La Banque centrale européenne (BCE) a comblé les attentes en renforçant jeudi son imposant dispositif de soutien à l’économie de la zone euro, toujours minée par la pandémie de Covid-19 et sans certitude sur le rythme de déploiement des vaccins.
Pour leur dernier rendez-vous de l’année, les 25 membres du conseil des gouverneurs ont décidé de muscler le programme de rachats de dette privée et publique (PEPP) lancé en urgence face à la première vague du Covid-19, en mars.
L’enveloppe du programme est portée à 1.850 milliards d’euros, en hausse de 500 milliards et disponible jusqu’en mars 2022, soit neuf mois de plus que prévu.
Cette nouvelle intervention est nécessaire car l’incertitude « reste forte » pour l’économie européenne, a souligné l’institution de Francfort. Elle s’inquiète à la fois de la persistance de la pandémie et du calendrier de déploiement des vaccins.
Pour les gardiens de la zone euro, l’année 2021 sera encore largement placée sous le signe du Covid-19 et ils entendent aider les ménages et les entreprises à passer ce cap.
« Sur la base de ce que nous savons aujourd’hui, nous avons de bonnes raisons de croire que la fin 2021 permettra d’atteindre l’immunité collective », a décrypté la présidente de la BCE, Christine Lagarde, lors d’une conférence de presse.
Mais la couverture vaccinale va prendre du temps et, dans l’intervalle, « on ne peut exclure de nouvelles résurgences de l’épidémie avec des défis pour la santé publique et les perspectives économiques », a-t-elle averti.
En complément du programme d’urgence, la BCE a pioché dans le reste de sa boîte à outils monétaires: les prêts géants et ciblés aux banques (dits TLTRO) vont être prolongés à des conditions restant favorables et le « QE » (« Quantitative Easing », un programme de rachat de dette plus ancien) va être poursuivi sans date butoir.
La BCE « n’a pas dégainé un nouveau gros bazooka mais une extension bien conçue de tous les instruments connus pour assurer que le niveau actuel de souplesse monétaire soit prolongé au moins jusqu’au printemps 2022, en espérant que le vaccin aura fait son travail d’ici là », estime Carsten Brzeski, analyste de la banque ING.
Depuis le début de la pandémie, le BCE a joué un rôle clé en rachetant massivement les dettes émises par les gouvernements européens pour permettre aux Etats de s’endetter à bas coût. Elle a aussi régulièrement appelé les dirigeants européens à prendre le relais pour aider l’économie.
De ce point de vue, une éclaircie est venue jeudi soir de Bruxelles où les Vingt-sept ont trouvé un compromis pour débloquer le plan de relance post-Covid de 750 milliards d’euros.

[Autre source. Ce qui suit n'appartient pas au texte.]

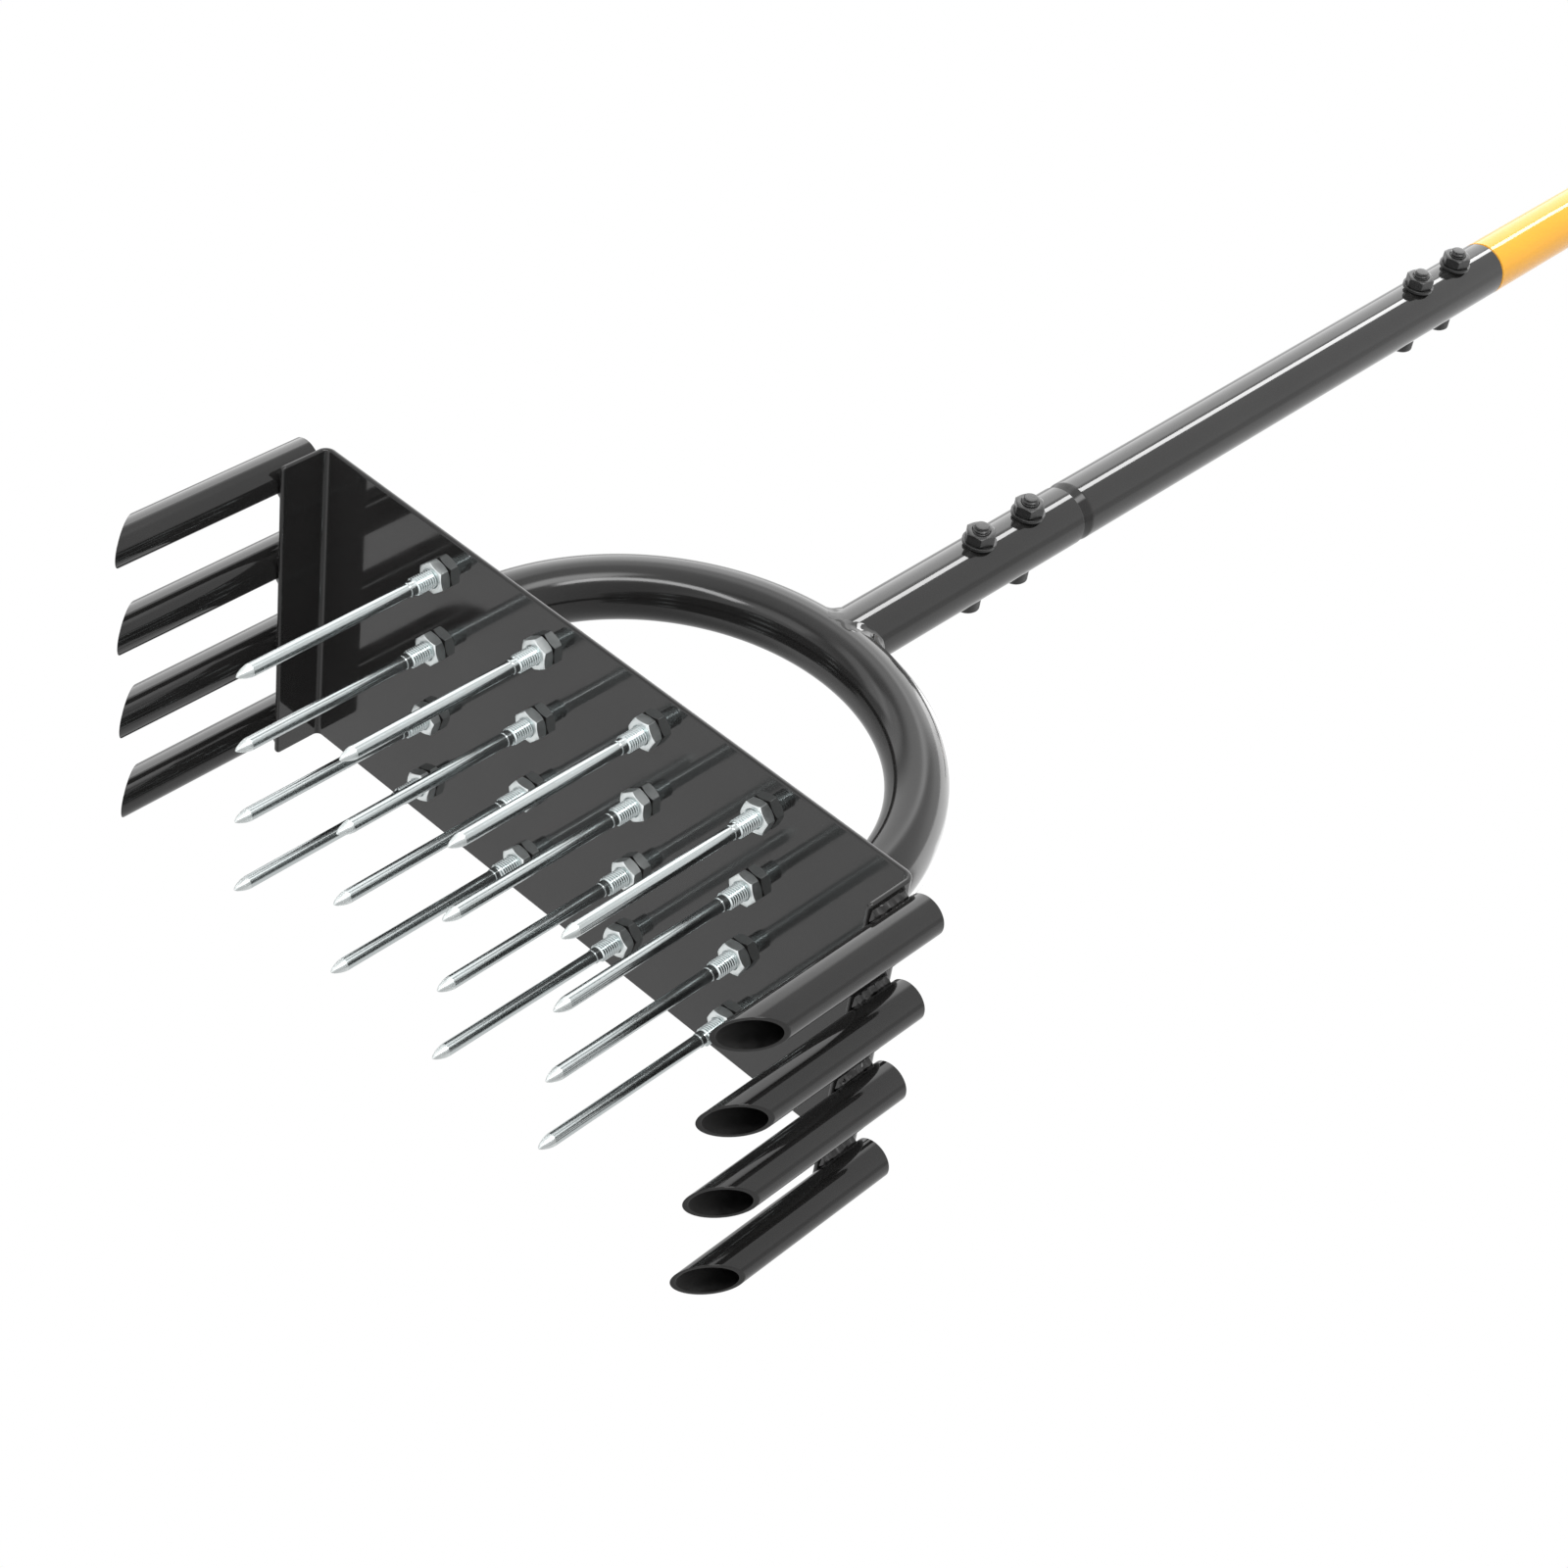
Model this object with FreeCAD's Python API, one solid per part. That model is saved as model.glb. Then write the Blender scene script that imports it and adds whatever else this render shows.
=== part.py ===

La Hongrie et la Pologne y mettaient leur véto depuis plusieurs semaines pour s’opposer à un mécanisme conditionnant le versement des fonds européens au respect de l’Etat de droit.
Les milliards de l’UE, sous forme de subventions et de prêts, ne seront pas de trop alors que la résurgence de la pandémie cet automne pèse de nouveau sur l’activité économique.
La BCE, qui a publié jeudi de nouvelles prévisions économiques, table sur une reprise de la croissance plus lente que prévue. Après la profonde récession attendue à 7,3% pour l’année en cours, l’institut de Francfort prévoit une croissance du PIB de la zone euro de 3,9% en 2021, 4,2% en 2022 puis 2,1% en 2023.
Christine Lagarde a également exhorté les Etats à accompagner la reprise en « consacrant de l’argent public aux dépenses productives ».
C’est un signe que « la BCE est bien consciente des limites de ses outils et de leur efficacité et qu’elle parie plutôt sur une réponse budgétaire énergique et ciblée au niveau national et européen », souligne Silvia Dall’Angelo, économiste chez Federated Hermes.
L’institution monétaire est d’autant plus contrainte d’inscrire dans la durée sa politique monétaire avantageuse que le risque de déflation continue de planer sur la zone euro, alimenté par un euro fort qui va être surveillé « de très près », selon Mme Lagarde.
La BCE voit l’inflation progresser de seulement 0,2% en 2020 puis reprendre très lentement jusqu’à atteindre 1,4% en 2023, soit toujours loin de l’objectif d’une inflation proche de 2% après lequel la BCE court depuis 2013.